Antoine XII-Armand de Gramont, styled duc de Guiche, was born on 29 September 1879, the son of Antoine XI-Agénor de Gramont and his wife Marguerite-Alexandrine von Rothschild. In his early life he intended to be an artist and fraternised with the artistic community in Paris at the turn of the century, notably exhibiting a painting at the Salon des Artistes Français in 1904. Among his friends were Jacques-Emile Blanche, Marcel Proust and the Italian portrait painter Giovanni Boldini.  De László was part of this circle, having studied at the Académie Julian in 1890, and in time the two became lifelong friends. The duc often lent de László his studio at 42 bis Avenue Henri-Martin, where, over the years, many distinguished portraits were painted. The duc, however, ultimately pursued a scientific career working in the fields of piezo-electricity and aerodynamics. Achieving his Doctorate of Sciences in 1911, he became a distinguished physician and went on to found L'Institut d' Optique in Paris in 1916, which made France the leading nation in optical research for many years.  Among his writings are Analyse spectrale (Dunod, Paris, 1921), La Télémétrie monostatique (Paris, Gauthier-Villars, 1928), Problèmes de la vision (Flammarion, Paris, 1939), and Vers l’infiniment petit (Gallimard, Paris, 1945).[2] As an entrepreneur, he founded in 1919 the firm “Optique et Précision de Levallois” (O.P.L.), to rival the German products of the time. In 1938, he diversified the products of his own company and designed, and later manufactured, the Foca camera. An officer of the Légion d’Honneur, in 1931 he was elected to the Académie des Sciences and became its President in 1956.
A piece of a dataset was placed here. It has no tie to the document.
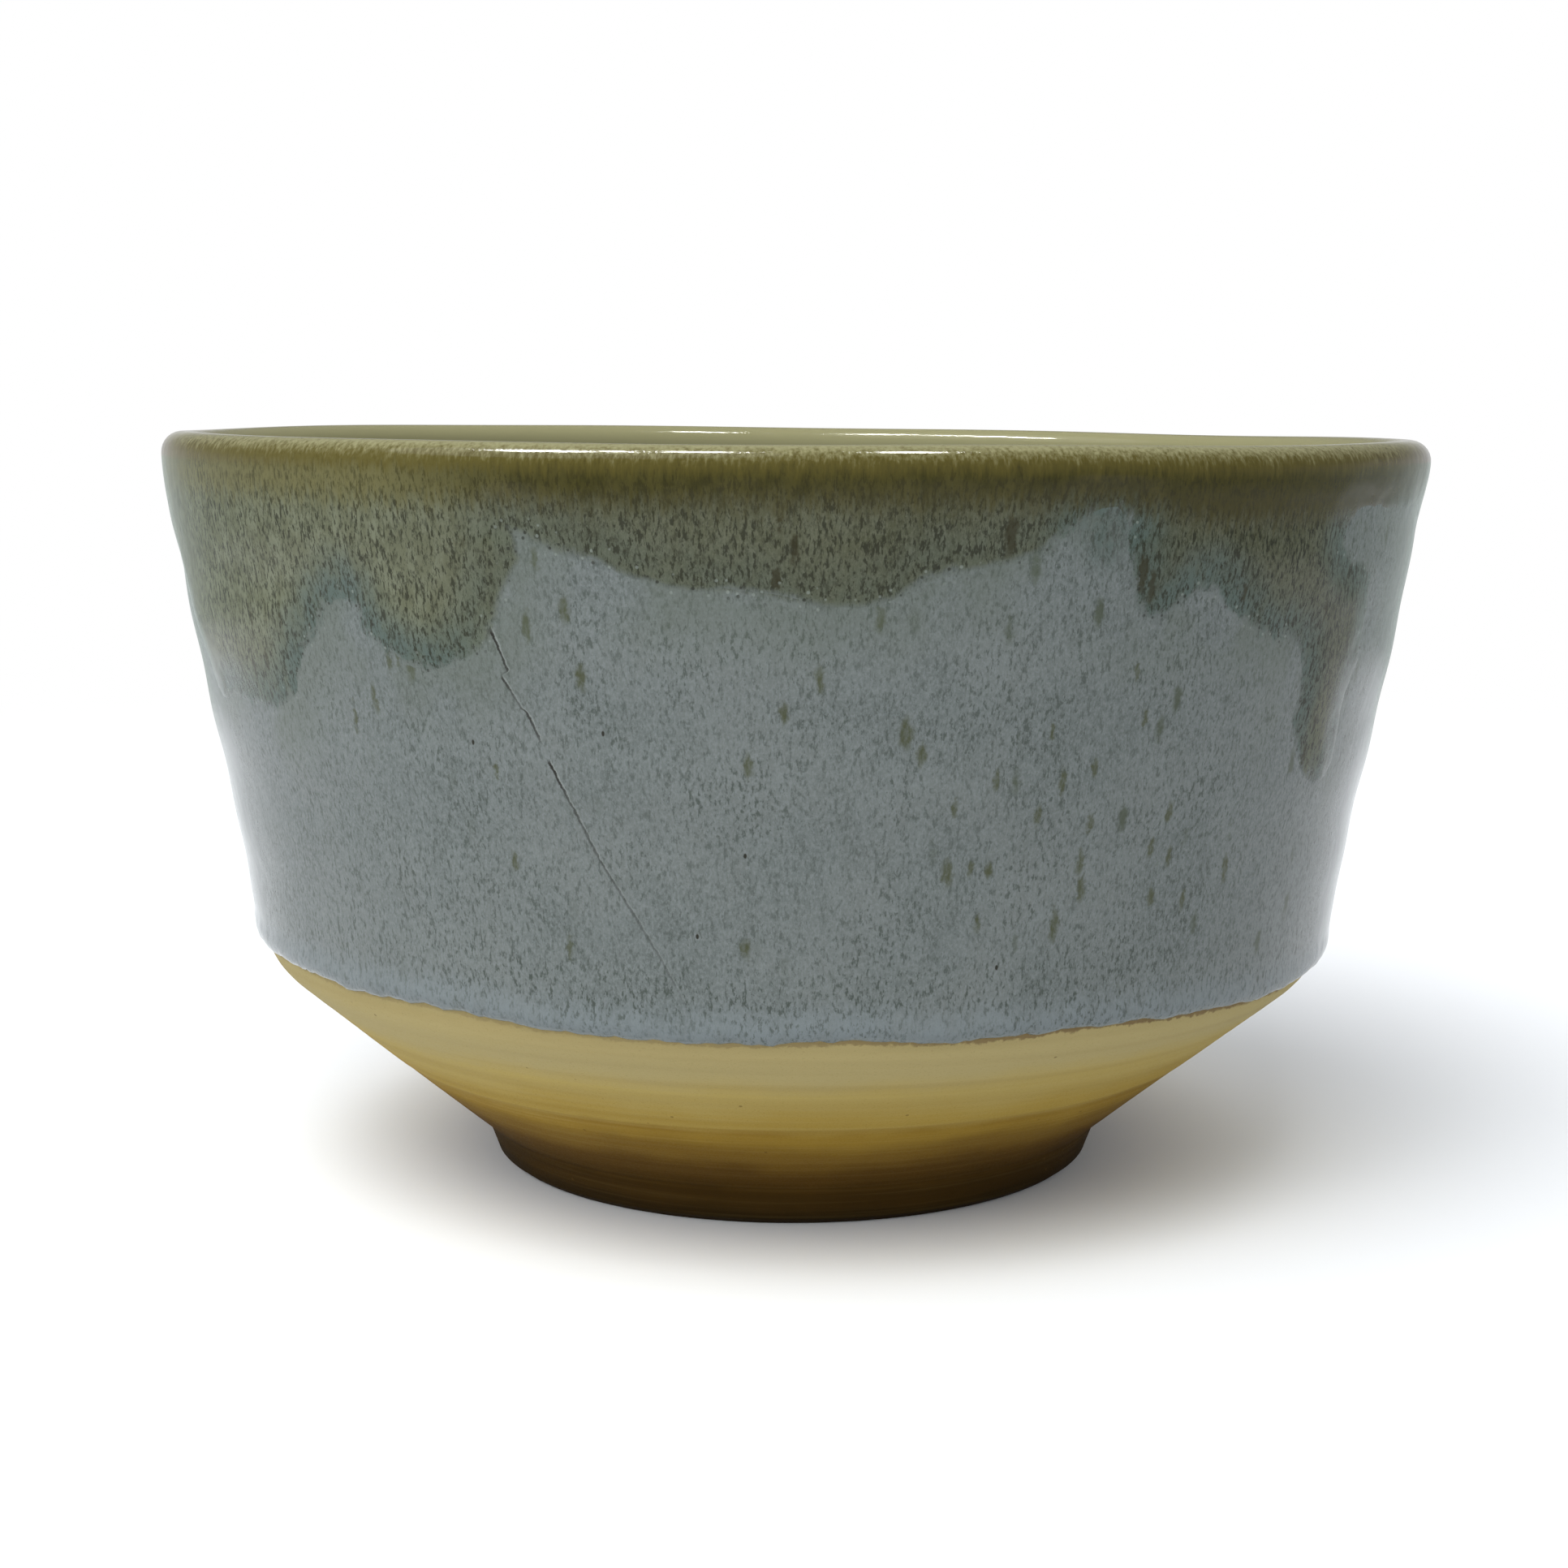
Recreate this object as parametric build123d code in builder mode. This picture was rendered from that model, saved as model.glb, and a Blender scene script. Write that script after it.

In 1904 he married Elaine Greffulhe [5515], only daughter of Henry, comte Greffulhe [6935] and Elisabeth, Princesse de Caraman-Chimay [4247], the distinguished and talented doyenne of Parisian arts and society. Together they had four sons and a daughter, the eldest son, Antoine, succeeding his father as 13th duc in 1962. Although the sitter and his wife never parted, their marriage was not a very happy one, Armand de Gramont having too much of an “eye for the ladies.” He died on 2 August 1962.

EXHIBITED:

•Paris, Salon de la société des artistes français, 1903, no. 1054 or 1055

•Galerie des Artistes modernes, Les Onze, Paris, March 1907
•Musée National du Château de Pau, La Belle époque des Gramont au temps des équipages, 8 October 1994-31 January 1995, no. 33

LITERATURE:

•Arsène, Alexandre. ‘Société des Artistes français, Salon de 1903’, Figaro Illustré, no. 159, June 1903, p. 19

•Proust, Marcel. Pastiches et mélanges, Nouvelle Revue française, Paris, 1919, p. 82

•Rutter, Owen, Portrait of a Painter, London, 1939, p. 210

•Chaleyssin, Patrick. La Peinture mondaine de 1870 à 1960, Celia Editions, Ermont, France, 1993, p. 34, pl. 59

•De Laszlo, Sandra, ed., & Christopher Wentworth-Stanley, asst. ed., A Brush with Grandeur, Paul Holberton publishing, London 2004, p. 61, ill. fig. 50

•Hart-Davis, Duff, in collaboration with Caroline Corbeau-Parsons, De László: His Life and Art, Yale University Press, 2010, p. 79-81

•Hillerin, Laure, La comtesse Greffulhe: L’Ombre des Guermantes, Flammarion, 2015, p. 404, ill p. 4 of inserted pages of illustrations

Field, Katherine ed., Transcribed by Susan de Laszlo, The Diaries of Lucy de László Volume I: (1890-1913), de Laszlo Archive Trust, 2019, pp. 61, 172

CC 2008


[1] Proust, op. cit.

[2] See Pierre Selma: "L'oeuvre scientifique d'Armand de Gramont." Revue de Questions Scientifiques, 20 Janvier 1963.